Acknowledgments in Scientific Documents: Extraction, Storage, Search, and Social Network

Open Access
- Author:
- Khabsa, Madian
- Graduate Program:
- Computer Science and Engineering
- Degree:
- Master of Science
- Document Type:
- Master Thesis
- Date of Defense:
- April 16, 2012
- Committee Members:
- C Lee Giles, Thesis Advisor/Co-Advisor
Wang Chien Lee, Thesis Advisor/Co-Advisor
Raj Acharya, Thesis Advisor/Co-Advisor - Keywords:
- Acknowledgments
Information Extraction
Entity Resolution
Search Engines
Digital Libraries - Abstract:
- Acknowledgments are widely used in scientific articles to express gratitude and credit collaborators. Despite suggestions that indexing acknowledgments will give interesting insights, there is currently, to the best of our knowledge, no such system to track acknowledgments and index them. In this thesis we introduce AckSeer, a search engine and repository for automatically extracting and storing acknowledgments in digital libraries.

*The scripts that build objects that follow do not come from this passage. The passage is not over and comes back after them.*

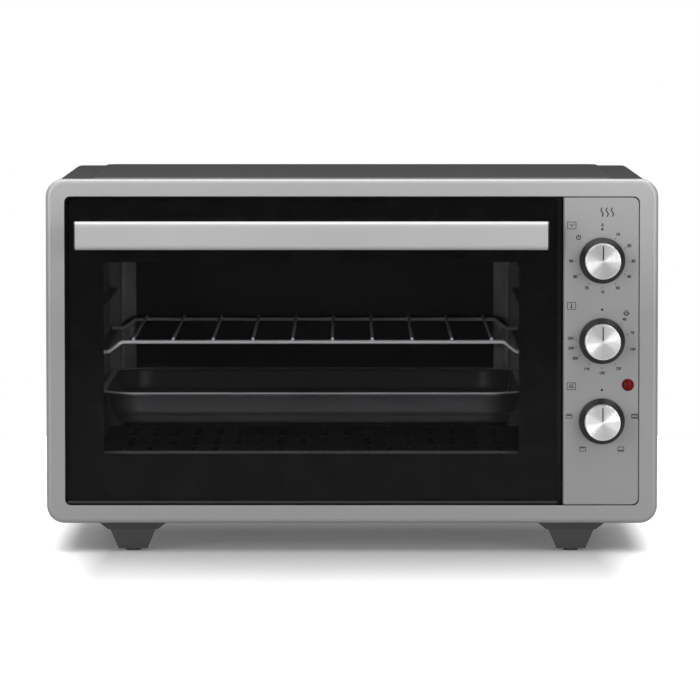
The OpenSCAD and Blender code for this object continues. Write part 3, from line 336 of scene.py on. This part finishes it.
FINISHES = {
    "front_bezel": BEZEL, "control_panel": PANEL, "outer_shell": SHELL, "rear_cover": SHELL,
    "base_plate": STEEL, "front_frame": CAVITY, "control_bracket": STEEL, "control_baffle": STEEL,
    "cavity_roof": CAVITY, "cavity_wall_left": CAVITY_WALL_PAINTED_LIGHT, "cavity_wall_right": CAVITY_WALL_PAINTED_LIGHT,
    "cavity_back": BACK_WALL, "cavity_floor": CAVITY_FLOOR, "heater_insulators": CERAMIC,
    "timer_unit": UNIT, "timer_bell": STEEL, "thermostat_unit": WHITE, "thermostat_bulb": COPPER,
    "selector_switch": BLACK, "lamp_lens": LAMP, "lamp_holder": WHITE, "foot_screws": SCREW,
    "cover_screws": SCREW, "terminal_block": WHITE, "wiring_harness": LEAD, "cord_gland": BLACK,
    "door_springs": STEEL, "door_glass": GLASS, "door_frame": DOOR_STEEL,
    "door_inner_glass": INNER_GLASS, "door_lower_trim": TRIM, "hinge_pins": STEEL,
    "handle_bar": HANDLE, "handle_screws": SCREW, "rack_cross_wires": CHROME, "rack_rods": CHROME,
    "baking_tray": TRAY,
}
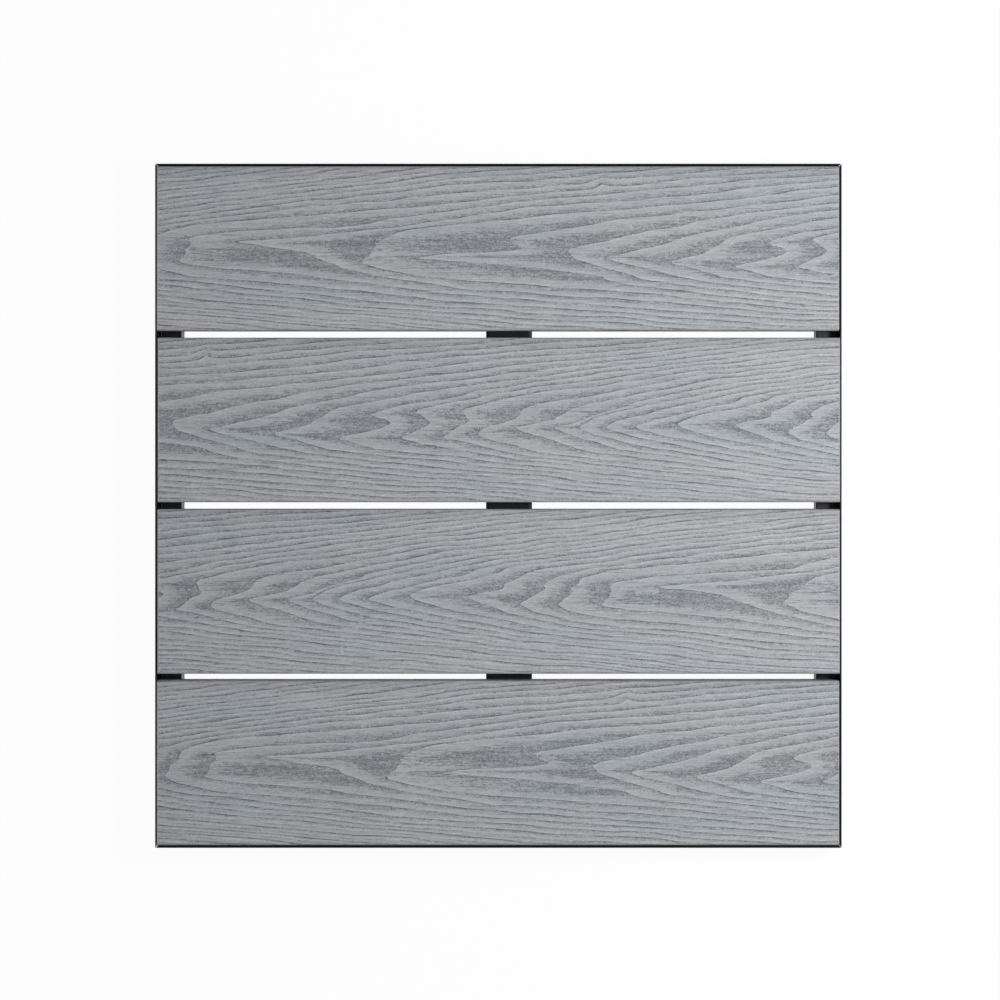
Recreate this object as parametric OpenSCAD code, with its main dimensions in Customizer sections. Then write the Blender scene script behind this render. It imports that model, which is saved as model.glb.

AckSeer is a fully automated system that scans items in digital libraries including conference papers, journals, and books and extracts acknowledgment sections and identifies the entities within. We describe the architecture of AckSeer and discuss the extraction algorithms, which achieve an F1 measure above 83%. We use multiple Named Entity Recognition (NER) tools and propose a method for merging the outcome from different recognizers. The resulting entities are stored in a database. They are then added to the AckSeer index along with the metadata of the containing paper/book, and thus the entities are made searchable. We build AckSeer on top of the documents in the CiteSeerx digital library yielding more than 500,000 acknowledgments and more than 4 million mentioned entities. After building a repository for acknowledgments, we construct an acknowledgments graph, and study the relationships between the entities therein. The social networks of authors and publications have been well studied in the literature, with an exhaustive study of nearly all network properties. However, to the best of our knowledge the social graph of acknowledgments have never been investigated.